Klischee Nr. 1: das US-Militär ist Russland gegenüber konventionell enorm im Vorteil
Das alles hängt davon ab, was man mit „Vorteil“ meint. Die US-Streitkräfte sind wesentlich größer als die russischen, das ist wahr. Aber anders als die russischen sind sie über den ganzen Planeten verteilt. Was in der Kriegsführung entscheidet, ist nicht die Größe eures Militärs, sondern, wie viel davon im Einsatzgebiet (TMO, theater of military operations) tatsächlich zur Verfügung steht. Wenn ihr beispielsweise in jedem gegebenen TMO nur zwei Flugfelder besitzt, die je, sagen wir, Lufteinsätze von hundert Flugzeugen tragen können, nutzt es euch nichts, wenn ihr tausend Flugzeuge zur Verfügung habt. Vielleicht habt ihr den Satz gehört, „Zivilisten schauen auf Feuerkraft, Soldaten auf Logistik“. Das stimmt.

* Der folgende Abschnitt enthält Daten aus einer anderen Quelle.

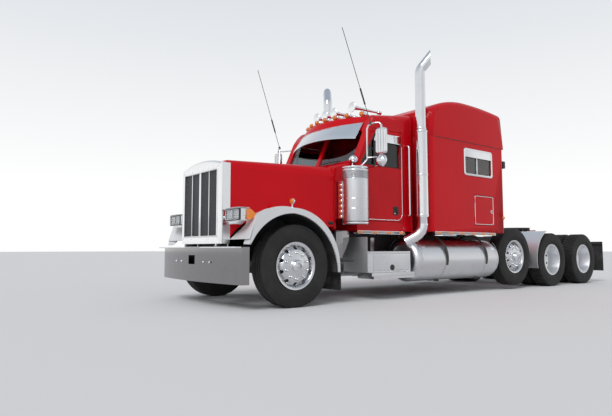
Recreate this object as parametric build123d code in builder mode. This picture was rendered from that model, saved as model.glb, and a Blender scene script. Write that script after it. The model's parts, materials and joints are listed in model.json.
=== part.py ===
from build123d import *
import os

os.makedirs("parts", exist_ok=True)

# Millimetres. X runs forward, Y to the driver's left and Z up, with the floor at zero.
# Axle line: overhangs and spacings, with the truck centred between bumper and rear flaps
FRONT_OVERHANG = 900
STEER_TO_PUSHER = 5055
PUSHER_TO_DRIVE = 1265
TANDEM_SPACING = 1320
REAR_OVERHANG = 910
LENGTH = FRONT_OVERHANG + STEER_TO_PUSHER + PUSHER_TO_DRIVE + TANDEM_SPACING + REAR_OVERHANG
BUMPER_X = LENGTH / 2
STEER_X = BUMPER_X - FRONT_OVERHANG
PUSHER_X = STEER_X - STEER_TO_PUSHER
DRIVE_X = PUSHER_X - PUSHER_TO_DRIVE
REAR_DRIVE_X = DRIVE_X - TANDEM_SPACING
REAR_X = -LENGTH / 2

# Clearances
SEAT = 0.3
RUN = 0.08
DOOR_GAP = 7
FACE_GAP = 12

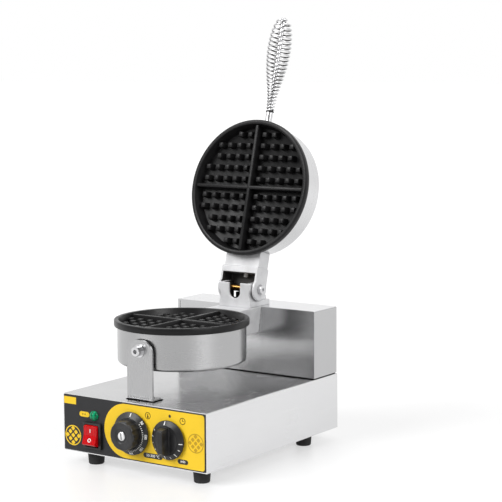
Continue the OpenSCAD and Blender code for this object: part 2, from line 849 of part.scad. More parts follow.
// Back cover of the housing with a bank of louvre slots and folded side flaps
module housing_cover() {
    w = housing_w - 2 * sheet_t - 2 * seat;
    h = housing_h - sheet_t - seat - 0.2;
    z = housing_low + 0.2;
    back = housing_back - cover_in;
    vent_z = housing_low + (housing_h - (vent_count - 1) * vent_pitch) / 2;
    color(steel) stand() difference() {
        union() {
            translate([0, 0, z]) standing(back - cover_t, cover_t) folded(w, h, bend_r);
            for (s = [-1, 1]) translate([s * (w / 2 - sheet_t / 2) - sheet_t / 2, back - cover_flap, z + 4])
                cube([sheet_t, cover_flap, h - 10]);
        }
        for (p = cover_screw_places()) rod_y(p.x, back - 4, p.y, small_screw_d / 2 + screw_fit, 6);
        for (k = [0:vent_count - 1], s = [-1, 1]) translate([s * body_w / 5, 0, vent_z + k * vent_pitch])
            standing(back - 3, 5) slot(vent_l, vent_w);
    }
}

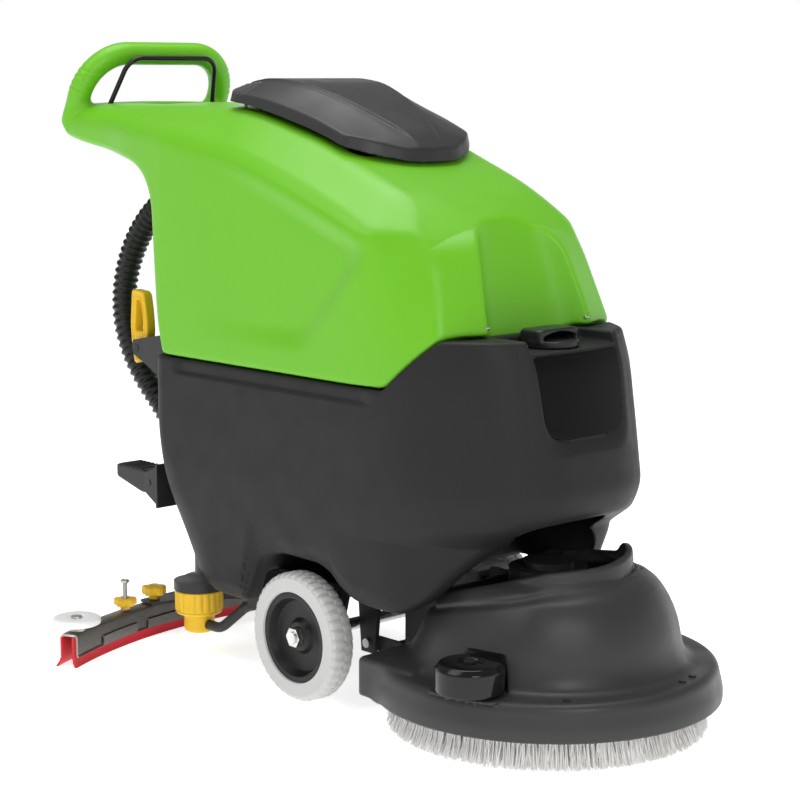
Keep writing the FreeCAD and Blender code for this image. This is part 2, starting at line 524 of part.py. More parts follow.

Moderne Militärkräfte sind extrem „unterstützungslastig“, was heißt, für einen Panzer, ein Flugzeug oder ein Artilleriegeschütz braucht man eine enorme und hoch entwickelte Nachschublinie, die es dem Panzer, dem Flugzeug oder Artilleriegeschütz erlaubt, normal zu funktionieren. Einfach gesagt – wenn der Panzer keinen Treibstoff oder keine Ersatzteile hat, bleibt er stehen. Daher macht es überhaupt keinen Sinn, zu sagen, die USA hätten, beispielsweise, 13 000 Flugzeuge, und Russland nur 3 000. Das mag stimmen, ist aber außerdem irrelevant. Wichtig ist nur, wie viele Flugzeuge die USA und die NATO zu dem Zeitpunkt, an dem Kampfhandlungen beginnen, einsatzbereit haben, und was ihre Aufgabe sein würde. Die Israelis haben eine lange Geschichte der Zerstörung arabischer Luftwaffe am Boden, nicht in der Luft, durch Überraschungsangriffe, die die beste Methode darstellen, die zahlenmäßige Überlegenheit eines Gegners unwirksam zu machen. In Wirklichkeit würden die USA viele Monate brauchen, um in Westeuropa eine Truppe anzusammeln, die auch nur geringe Aussichten hätte, es mit dem russischen Militär aufzunehmen. Und in Wirklichkeit kann ebenso nichts die Russen zwingen, einfach dazusitzen und zuzuschauen, wie eine solche Truppe zusammengezogen wird (der größte Fehler, den Saddam Hussein begangen hat).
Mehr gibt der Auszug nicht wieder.